Looking at how a star wobbles allows scientists to deduce how many and what types of planetary bodies are in orbit.

The wobble method has been especially successful at finding "hot Jupiters"—large Jupiter-mass planets that circle tightly around their stars.

(Related news: "First Proof of Wet 'Hot Jupiter' Outside Solar System" [July 11, 2007].)

But with current technology, astronomers using this method can study only systems that are tens to hundreds of light-years away.

By contrast, gravitational microlensing can study stars that are thousands of light-years away.

That's because the method uses the gravity of a nearby star and its planets to magnify the light from a much more distant background star.

"We wait for a system to pass in front of background star, and by monitoring the peaks and brightness we see we can figure out a lot about the planetary system," Gaudi said.

The better the alignment between the two stars, the better the magnification.

In the case of the two new siblings, the alignment between March and April of 2006 was so good that the background star was magnified by a factor of 500.

"This is the first time that we've found a Jupiter-size planet where the magnification was high enough that we could have detected a second, lower-mass system, and we found it the first time," Gaudi said.

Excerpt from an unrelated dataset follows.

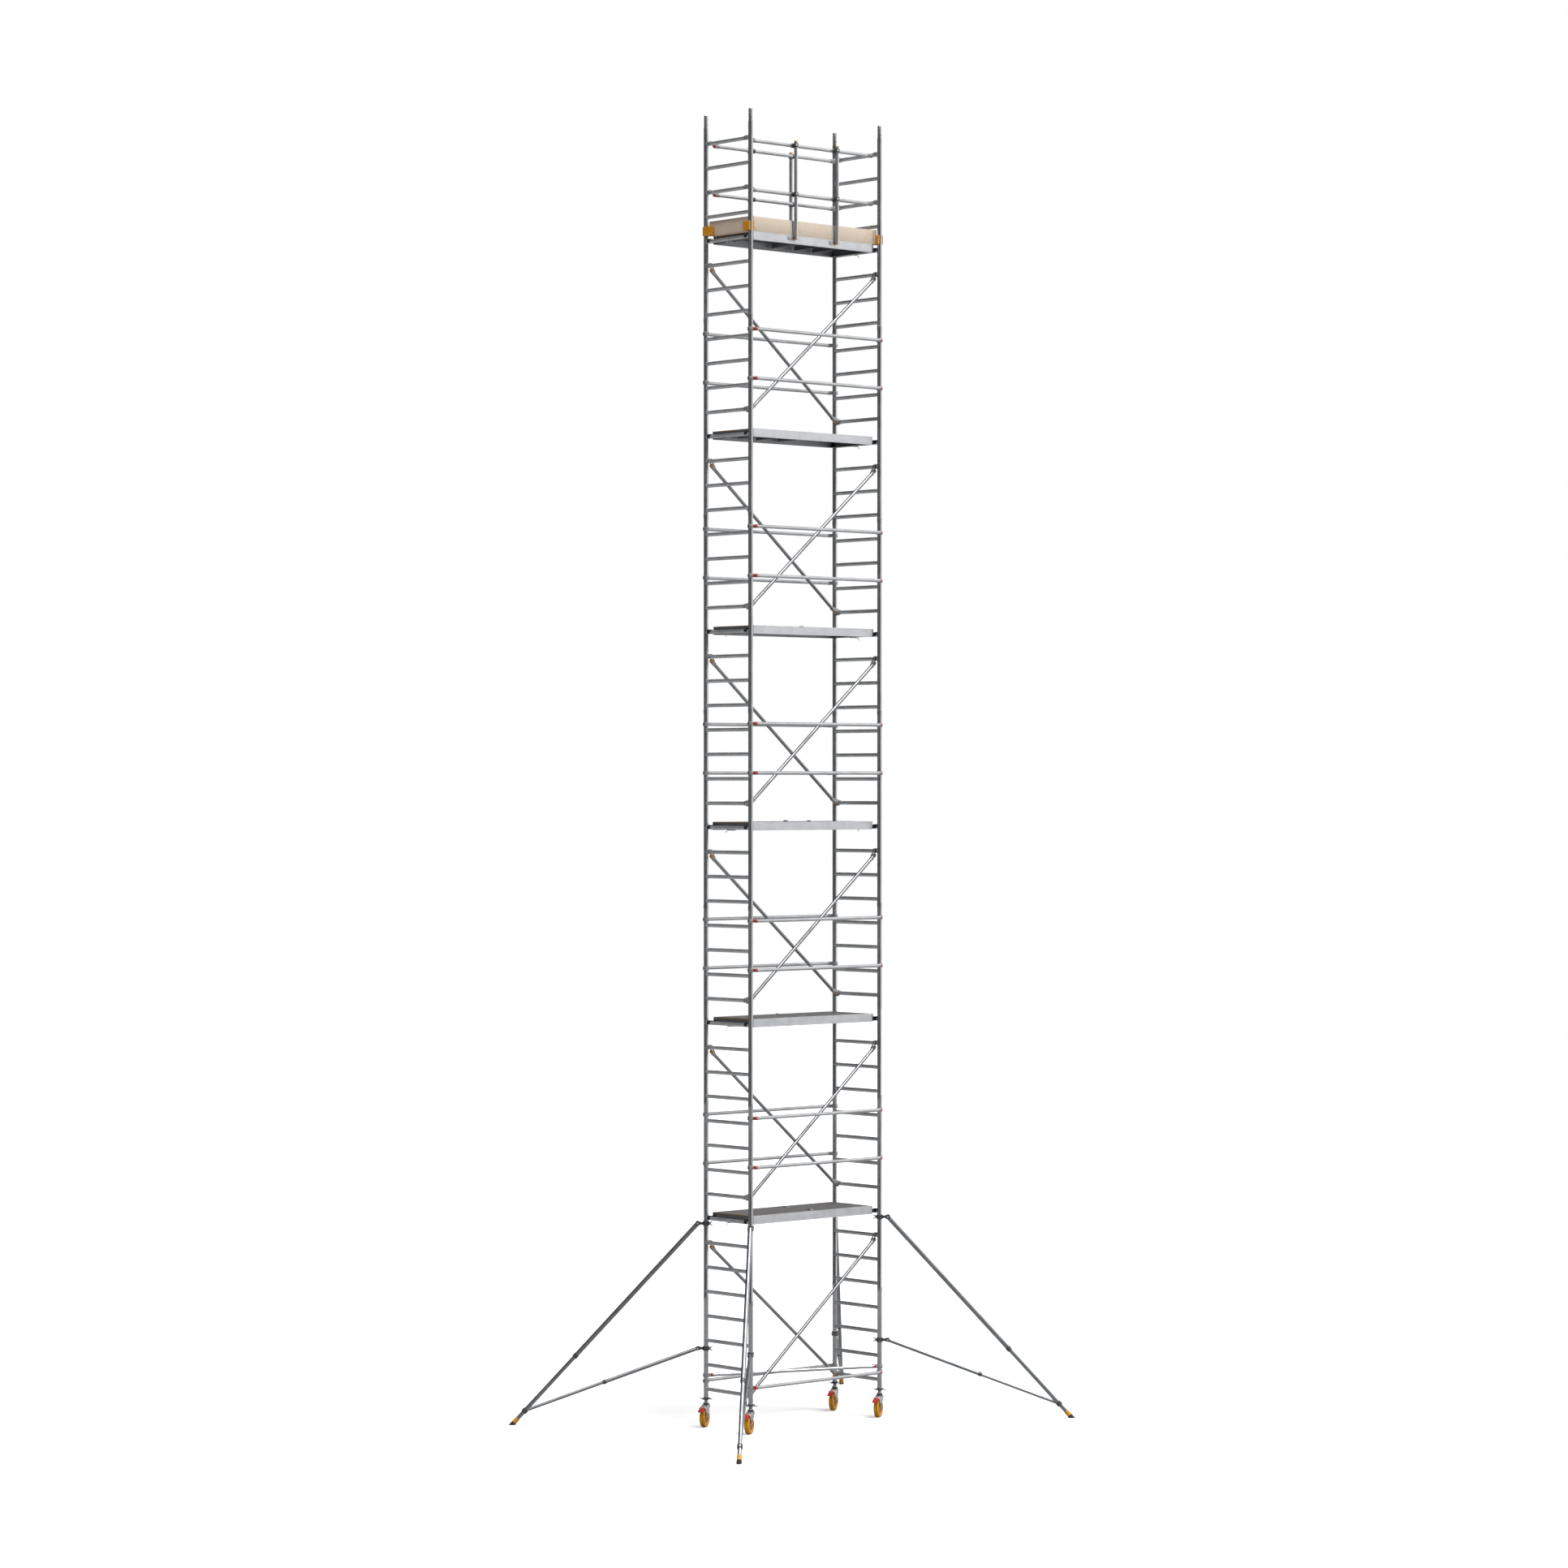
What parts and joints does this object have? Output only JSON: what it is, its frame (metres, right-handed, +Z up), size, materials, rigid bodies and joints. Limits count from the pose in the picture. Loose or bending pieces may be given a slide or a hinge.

"So that tells you either we're incredibly lucky or these things are actually quite common."

One-Time View

"The one thing about microlensing … is you can't study the system in detail ever again," MIT's Seager said.

That's because the "lens" star and its planets will probably never pass in front of another background star with such good alignment again, she said.

But microlensing techniques do give scientists a way of taking a "population census" of the planets that are out there, study leader Gaudi said.

Jaymie Matthews, an astronomer and mission scientist for the MOST Space Telescope Project at the University of British Columbia in Vancouver, was not involved in the new study.

"The larger the sample that you can survey, the more reliable the results and the more likely that you will find the exceptional thing as well as the common ones," Matthews said.

"The next real milestone [for microlensing] that will truly excite the public and scientists will be the discovery of Earth-like planets in terms of Earth size and Earth mass."